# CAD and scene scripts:
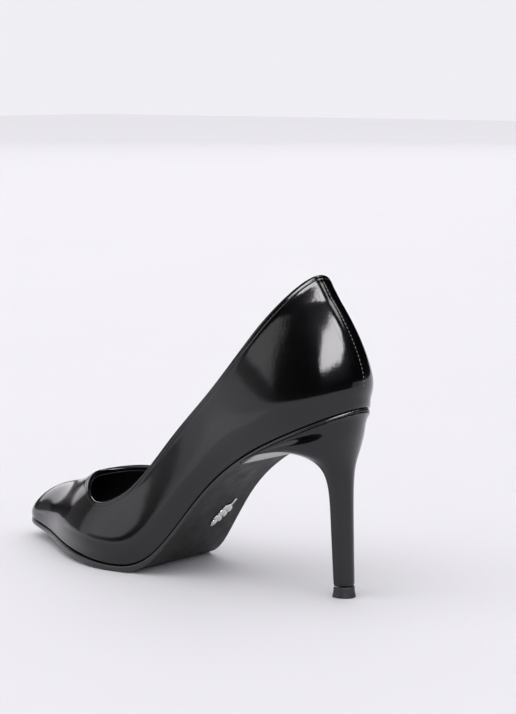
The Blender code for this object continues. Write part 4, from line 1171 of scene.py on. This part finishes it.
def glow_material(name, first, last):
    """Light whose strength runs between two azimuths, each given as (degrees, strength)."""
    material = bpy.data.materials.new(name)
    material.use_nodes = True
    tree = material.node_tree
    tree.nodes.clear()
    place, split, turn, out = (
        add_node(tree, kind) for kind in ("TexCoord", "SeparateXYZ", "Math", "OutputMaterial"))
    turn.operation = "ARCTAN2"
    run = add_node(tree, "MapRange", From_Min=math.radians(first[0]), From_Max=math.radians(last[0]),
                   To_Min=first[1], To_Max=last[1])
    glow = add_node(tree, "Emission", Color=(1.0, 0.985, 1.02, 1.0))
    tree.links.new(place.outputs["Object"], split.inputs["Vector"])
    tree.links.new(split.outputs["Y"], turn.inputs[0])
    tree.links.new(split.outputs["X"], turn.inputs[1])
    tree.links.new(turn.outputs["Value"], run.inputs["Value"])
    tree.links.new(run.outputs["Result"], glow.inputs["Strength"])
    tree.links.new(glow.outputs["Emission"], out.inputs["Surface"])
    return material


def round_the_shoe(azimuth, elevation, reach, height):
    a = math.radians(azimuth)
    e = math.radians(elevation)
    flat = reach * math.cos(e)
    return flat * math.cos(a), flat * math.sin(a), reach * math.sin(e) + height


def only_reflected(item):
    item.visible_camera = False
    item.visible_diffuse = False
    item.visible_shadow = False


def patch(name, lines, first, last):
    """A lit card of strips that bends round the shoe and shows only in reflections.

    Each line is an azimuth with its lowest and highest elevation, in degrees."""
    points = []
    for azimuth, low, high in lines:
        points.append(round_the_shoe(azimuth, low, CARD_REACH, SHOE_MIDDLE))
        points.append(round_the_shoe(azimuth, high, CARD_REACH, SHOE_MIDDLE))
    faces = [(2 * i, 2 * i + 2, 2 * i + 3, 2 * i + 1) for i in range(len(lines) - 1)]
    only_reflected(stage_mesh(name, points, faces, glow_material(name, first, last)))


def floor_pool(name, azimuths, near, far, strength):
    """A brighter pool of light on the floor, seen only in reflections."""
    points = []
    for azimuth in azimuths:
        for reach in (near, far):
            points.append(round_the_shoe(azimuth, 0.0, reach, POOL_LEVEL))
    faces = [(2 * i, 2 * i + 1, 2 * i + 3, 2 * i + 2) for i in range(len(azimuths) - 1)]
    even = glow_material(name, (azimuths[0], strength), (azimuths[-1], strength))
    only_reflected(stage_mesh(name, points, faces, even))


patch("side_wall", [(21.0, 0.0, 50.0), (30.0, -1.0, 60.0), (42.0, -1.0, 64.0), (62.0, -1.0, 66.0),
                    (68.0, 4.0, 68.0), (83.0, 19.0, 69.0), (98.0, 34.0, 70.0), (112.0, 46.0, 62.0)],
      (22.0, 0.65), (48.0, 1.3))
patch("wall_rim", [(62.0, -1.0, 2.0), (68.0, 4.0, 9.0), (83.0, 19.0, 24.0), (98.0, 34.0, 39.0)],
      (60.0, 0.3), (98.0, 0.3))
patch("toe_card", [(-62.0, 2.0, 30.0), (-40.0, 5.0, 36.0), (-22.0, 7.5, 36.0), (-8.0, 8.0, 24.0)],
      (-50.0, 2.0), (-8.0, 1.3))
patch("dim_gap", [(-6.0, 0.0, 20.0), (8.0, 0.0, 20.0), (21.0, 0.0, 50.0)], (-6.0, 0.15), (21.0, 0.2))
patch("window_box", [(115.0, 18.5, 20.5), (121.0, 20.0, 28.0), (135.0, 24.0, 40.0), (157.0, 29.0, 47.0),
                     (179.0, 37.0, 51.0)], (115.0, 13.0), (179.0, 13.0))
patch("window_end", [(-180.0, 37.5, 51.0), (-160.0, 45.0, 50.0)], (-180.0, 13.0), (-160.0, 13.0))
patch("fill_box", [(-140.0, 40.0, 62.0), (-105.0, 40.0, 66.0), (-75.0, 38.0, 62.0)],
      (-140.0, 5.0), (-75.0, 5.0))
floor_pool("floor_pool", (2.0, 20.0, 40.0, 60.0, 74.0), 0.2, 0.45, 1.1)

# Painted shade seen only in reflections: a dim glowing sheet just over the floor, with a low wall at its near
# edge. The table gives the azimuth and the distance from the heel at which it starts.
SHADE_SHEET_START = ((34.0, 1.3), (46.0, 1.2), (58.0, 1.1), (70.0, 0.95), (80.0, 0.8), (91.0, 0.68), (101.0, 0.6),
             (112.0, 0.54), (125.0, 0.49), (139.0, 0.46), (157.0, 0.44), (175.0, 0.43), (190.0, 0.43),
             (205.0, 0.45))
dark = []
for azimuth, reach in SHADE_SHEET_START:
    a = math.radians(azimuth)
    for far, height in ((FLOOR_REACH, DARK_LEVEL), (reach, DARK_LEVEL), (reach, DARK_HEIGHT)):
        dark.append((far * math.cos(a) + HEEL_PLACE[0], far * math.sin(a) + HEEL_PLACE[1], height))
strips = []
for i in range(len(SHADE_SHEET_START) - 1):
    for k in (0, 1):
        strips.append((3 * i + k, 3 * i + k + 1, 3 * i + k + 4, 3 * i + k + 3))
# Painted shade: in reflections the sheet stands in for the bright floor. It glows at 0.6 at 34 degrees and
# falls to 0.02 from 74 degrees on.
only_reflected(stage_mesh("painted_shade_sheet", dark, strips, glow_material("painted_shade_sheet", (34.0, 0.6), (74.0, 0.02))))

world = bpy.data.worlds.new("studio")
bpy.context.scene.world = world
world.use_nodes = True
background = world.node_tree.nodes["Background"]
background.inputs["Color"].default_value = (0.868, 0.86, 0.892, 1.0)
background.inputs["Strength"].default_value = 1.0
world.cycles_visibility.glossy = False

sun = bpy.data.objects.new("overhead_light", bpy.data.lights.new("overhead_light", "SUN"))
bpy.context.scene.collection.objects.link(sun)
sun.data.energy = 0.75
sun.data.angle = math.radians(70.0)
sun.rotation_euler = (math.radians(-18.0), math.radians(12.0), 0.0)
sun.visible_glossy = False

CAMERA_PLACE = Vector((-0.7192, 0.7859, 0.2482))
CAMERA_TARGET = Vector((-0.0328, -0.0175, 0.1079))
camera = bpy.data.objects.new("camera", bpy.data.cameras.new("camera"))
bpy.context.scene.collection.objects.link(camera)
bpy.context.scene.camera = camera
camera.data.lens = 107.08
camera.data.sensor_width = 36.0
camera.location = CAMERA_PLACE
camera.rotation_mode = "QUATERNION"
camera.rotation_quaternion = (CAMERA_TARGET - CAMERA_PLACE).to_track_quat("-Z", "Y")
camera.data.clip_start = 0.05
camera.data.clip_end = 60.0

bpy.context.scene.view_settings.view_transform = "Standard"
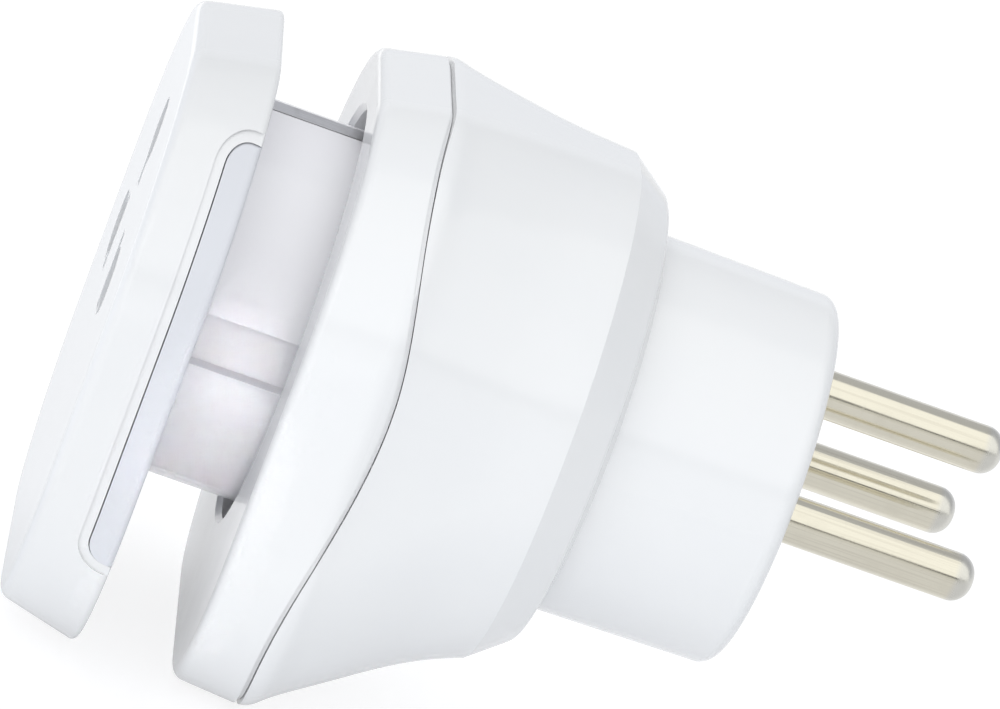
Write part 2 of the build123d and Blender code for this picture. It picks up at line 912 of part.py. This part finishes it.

# What is needed:
Quote only the stretch of lines that starts the data above and ends with the line containing "shows only in reflections.", both included.

# Solution for this problem:
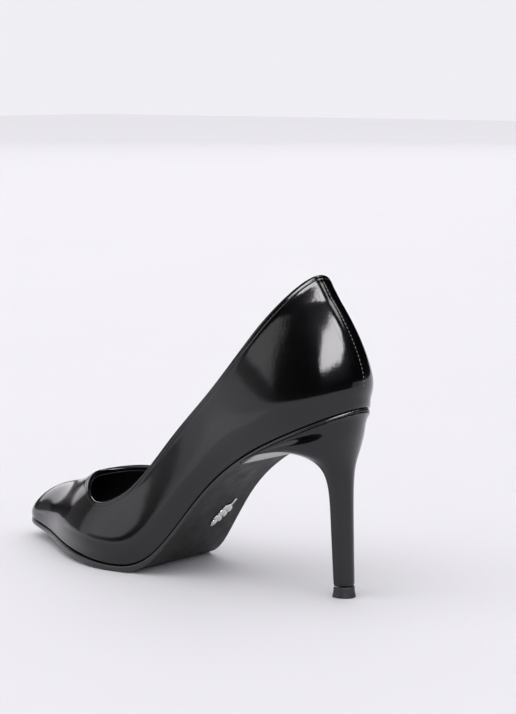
The Blender code for this object continues. Write part 4, from line 1171 of scene.py on. This part finishes it.
def glow_material(name, first, last):
    """Light whose strength runs between two azimuths, each given as (degrees, strength)."""
    material = bpy.data.materials.new(name)
    material.use_nodes = True
    tree = material.node_tree
    tree.nodes.clear()
    place, split, turn, out = (
        add_node(tree, kind) for kind in ("TexCoord", "SeparateXYZ", "Math", "OutputMaterial"))
    turn.operation = "ARCTAN2"
    run = add_node(tree, "MapRange", From_Min=math.radians(first[0]), From_Max=math.radians(last[0]),
                   To_Min=first[1], To_Max=last[1])
    glow = add_node(tree, "Emission", Color=(1.0, 0.985, 1.02, 1.0))
    tree.links.new(place.outputs["Object"], split.inputs["Vector"])
    tree.links.new(split.outputs["Y"], turn.inputs[0])
    tree.links.new(split.outputs["X"], turn.inputs[1])
    tree.links.new(turn.outputs["Value"], run.inputs["Value"])
    tree.links.new(run.outputs["Result"], glow.inputs["Strength"])
    tree.links.new(glow.outputs["Emission"], out.inputs["Surface"])
    return material


def round_the_shoe(azimuth, elevation, reach, height):
    a = math.radians(azimuth)
    e = math.radians(elevation)
    flat = reach * math.cos(e)
    return flat * math.cos(a), flat * math.sin(a), reach * math.sin(e) + height


def only_reflected(item):
    item.visible_camera = False
    item.visible_diffuse = False
    item.visible_shadow = False


def patch(name, lines, first, last):
    """A lit card of strips that bends round the shoe and shows only in reflections.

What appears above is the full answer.